The author spends the majority of the second paragraph describing how immobile Greek society was, so we can determine that slaves probably could not “earn their freedom.” This can be seen in this excerpt “however great your distinction as a trader or a soldier, if you were born of non-Athenian parents, you remained a 'foreigner' until the end of time.” Or, again, in a later paragraph “All the freeborn citizens were hereditary members, and all the slaves were hereditary servants, and waited upon the needs of their masters, and it was very pleasant to be a certain member of the organisation.”
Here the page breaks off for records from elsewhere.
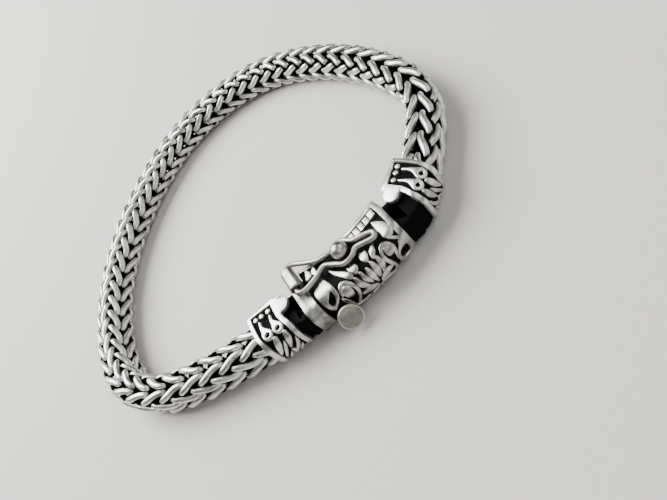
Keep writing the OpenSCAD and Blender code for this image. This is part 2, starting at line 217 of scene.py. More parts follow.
@dataclass(frozen=True)
class OxidisedSilver:
    """Sterling silver, blackened with sulphide and then polished where it stands out.

    The mesh attribute of polish and painted light says how far the polish reaches: 0 black, 1
    bright. On some pieces it also carries painted highlights and painted shade.
    """
    name: str
    bright: str = "#e9e8e4"
    dull: str = "#a9a8a2"
    black: str = "#070606"
    polish: float = 0.2
    mottle: float = 0.22
    shine_from: float = 0.30
    shine_to: float = 0.62

    # The black crust is matt and hardly shines
    crust_rough: float = 0.55
    crust_gloss: float = 0.04
    metal_gloss: float = 0.5

    # Sizes of the patterns in mm
    blotch_mm: float = 0.9091
    cloud_mm: float = 2.381
    scratch_mm: float = 0.5
    scratch_deep_mm: float = 0.06

    def build(self) -> bpy.types.Material:
        """Make the material.

        Returns:
            The material.
        """
        mat = bpy.data.materials.new(self.name)
        mat.use_nodes = True
        tree = mat.node_tree
        tree.nodes.clear()
        coords = add_node(tree, "ShaderNodeTexCoord", (-1200, 0)).outputs["Object"]
        worn_and_lit = self.worn_and_lit(tree, coords)

        # Cloudy handling marks of a few millimetres dull parts of the polish
        cloud = add_node(tree, "ShaderNodeTexNoise", (-900, 0), Vector=coords,
                         Scale=1 / (self.cloud_mm * MM), Detail=5.0, Roughness=0.65).outputs[0]
        tone = add_node(tree, "ShaderNodeValToRGB", (-600, 0), _0=cloud)
        low, high = tone.color_ramp.elements
        low.position, low.color = 0.32, linear(self.dull)
        high.position, high.color = 0.6, linear(self.bright)
        colour = add_node(tree, "ShaderNodeMix", (-100, 100), {"data_type": "RGBA"}, Factor=worn_and_lit,
                          A=linear(self.black), B=tone.outputs[0])

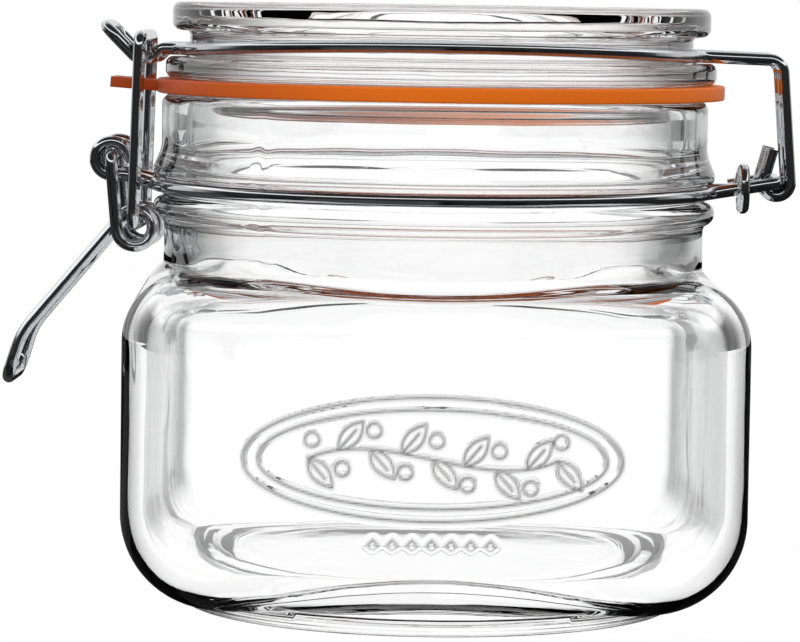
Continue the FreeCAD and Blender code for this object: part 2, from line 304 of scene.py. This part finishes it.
def ripples():
    # a normal of soft uneven ripples, from a stretched noise
    inputs = [("Across", "NodeSocketFloat", 60.0), ("Up", "NodeSocketFloat", 30.0)]
    inputs.append(("Depth", "NodeSocketFloat", 0.0001))
    tree, given, result = newGroup("ripples", "ShaderNodeTree", inputs, [("Normal", "NodeSocketVector")])
    value = given.outputs
    place = addNode(tree, "ShaderNodeTexCoord")
    scale = addNode(tree, "ShaderNodeCombineXYZ", {0: value["Across"], 1: value["Across"], 2: value["Up"]})
    stretch = {"Vector": place.outputs["Object"], "Scale": scale.outputs[0]}
    spread = addNode(tree, "ShaderNodeMapping", stretch)
    waves = addNode(tree, "ShaderNodeTexNoise", {"Vector": spread.outputs[0], "Scale": 1.0, "Detail": 2.0})
    bump = addNode(tree, "ShaderNodeBump", {"Height": waves.outputs[0], "Distance": value["Depth"]})
    tree.links.new(bump.outputs[0], result.inputs["Normal"])
    return tree


upright = {"full": 0.25, "none": 0.65}


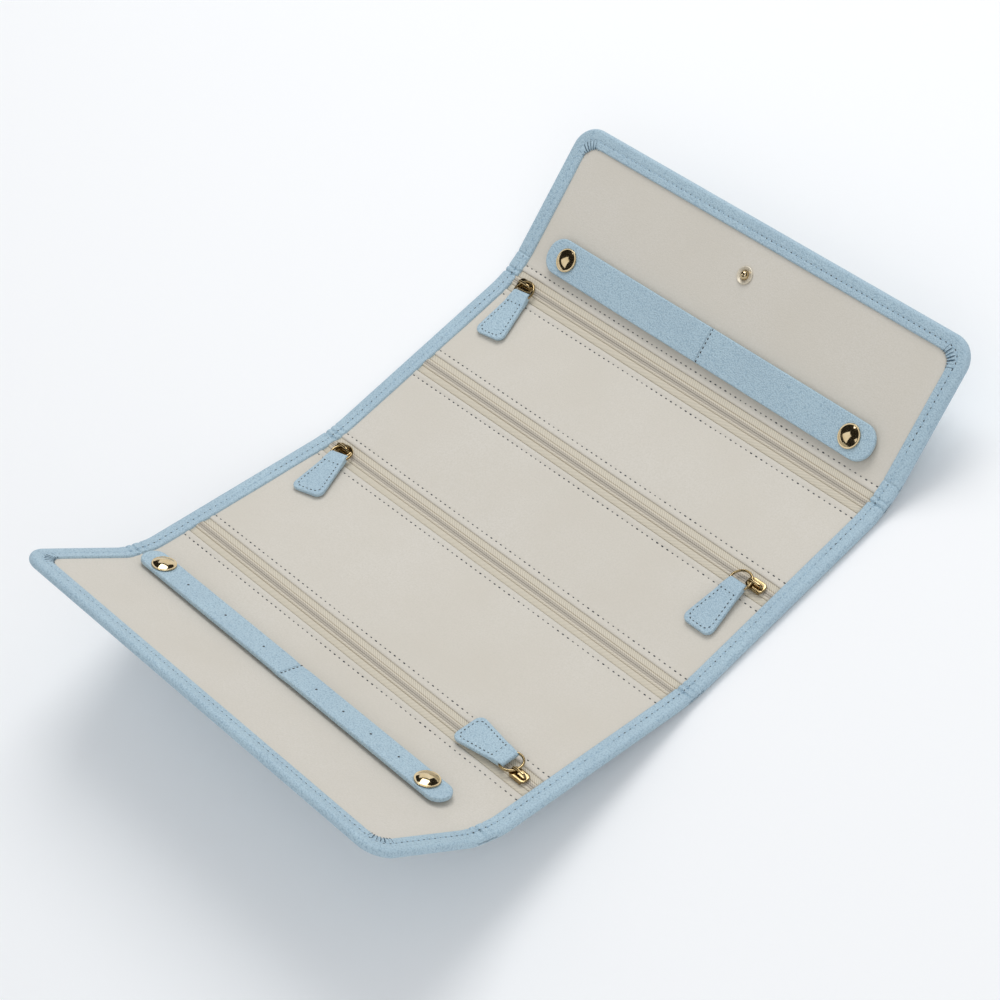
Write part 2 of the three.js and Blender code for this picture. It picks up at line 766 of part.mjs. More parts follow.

The other answer choices are all employed by the author. The only one that is not directly stated and therefore requires explanation is the answer choice “He argues that slavery in Greece contributed to the rise of civilized society and high ideals.” This can be proved by considering the following two excerpts "The Greeks believed slavery to be a necessary institution, without which no city could possibly become the home of a truly civilised people, [and] . . . they tended the store and looked after the factory while the master went to the public meeting to discuss questions of war and peace."